The land that's mine—the poor man's, Indian's, Negro's, ME—
Who made America,
Whose sweat and blood, whose faith and pain,
Whose hand at the foundry, whose plow in the rain,
Must bring back our mighty dream again.

Sure, call me any ugly name you choose—
The steel of freedom does not stain.
From those who live like leeches on the people's lives,
We must take back our land again,
America!

O, yes,
I say it plain,
America never was America to me,
And yet I swear this oath—
America will be!

Out of the rack and ruin of our gangster death,
The rape and rot of graft, and stealth, and lies,
We, the people, must redeem
The land, the mines, the plants, the rivers.
The mountains and the endless plain—
All, all the stretch of these great green states—
And make America again!
 
Biographical Information
        James Langston Hughes was born February 1, 1902, in Joplin, Missouri. His parents divorced   when he was a young child, and his father moved to Mexico. He was raised by his grandmother until he was thirteen, when he moved to Lincoln, Illinois, to live with his mother and her husband, before   the family eventually settled in Cleveland, Ohio. It was in Lincoln that Hughes began writing    poetry. After graduating from high school, he spent a year in Mexico followed by a year at Columbia University in New York City.  He finished his college education at Lincoln University in Pennsylvania three years later. In 1930 his first novel, Not Without             Laughter, (Knopf, 1930) won the Harmon gold medal for literature. 
         Hughes, who claimed Paul Lawrence Dunbar, Carl Sandburg, and Walt Whitman as his primaryinfluences, is particularly          known for his insightful, colorful portrayals of black life in America from   the twenties through the sixties. He wrote novels, short     stories and plays, as well as poetry, known for his engagement with the world of jazz and the influence it had on his writing, as in his book-length poem Montage of a Dream Deferred (Holt, 1951). His life and work were enormously important in shaping the artistic   contributions of the Harlem Renaissance of the 1920s. Unlike other  notable black poets of the period—Claude McKay, Jean Toomer,and Countee Cullen—He refused to differentiate between his personal experience and the common experience of black America. He wanted to tell the stories of his people in ways that reflected their actual culture, including both their suffering and their love of          music, laughter, and language itself. 
(biographical information from poets.org)

Explanation of Technique

         Free verse is a type of poem that is free of constraints contained in other types of poem. For instance, for free verse poems         there is no certain format needed for them. Also, free verse poems usually do not have to rhyme. Therefore, they follow the natural     rhythms of speech.
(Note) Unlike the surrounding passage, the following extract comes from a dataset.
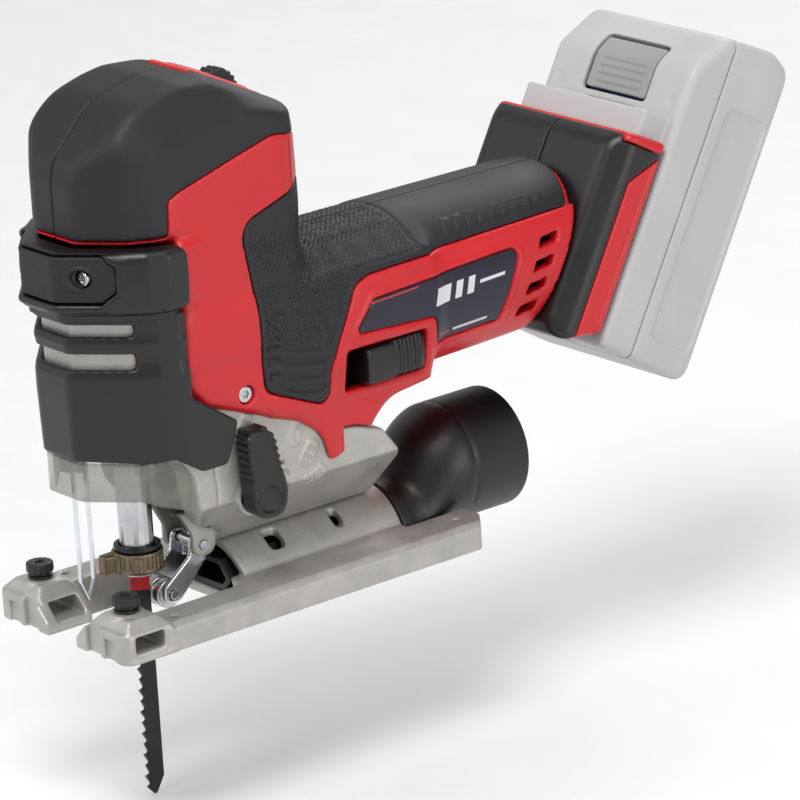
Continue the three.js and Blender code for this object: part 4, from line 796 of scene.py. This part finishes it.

The poem, "Let America Be America Again", by Langston Hughes, is a free verse poem because it follow no       poetic pattern or format.

Interpretation of Poem

        This powerful poem by Langston Hughes talks about the hypocrisy that used to be all over America, especially in the South. In  the poem, Langston Hughes talks about how unfairly African Americans were treated. That is why he talks about Liberty wearing a   false patriotic wreath. Later in  the poem, Langston Hughes describes wanting America to be America again. That includes America being the land of the free and equality being everywhere. 

(picture from breakingchainsministries.com)

Explanation of Visual

        The picture above is of a chain breaking. This is to represent America breaking free of the things holding it back from becoming a great nation. The things holding America back are described in the poem, like segregation, racism, and discrimination.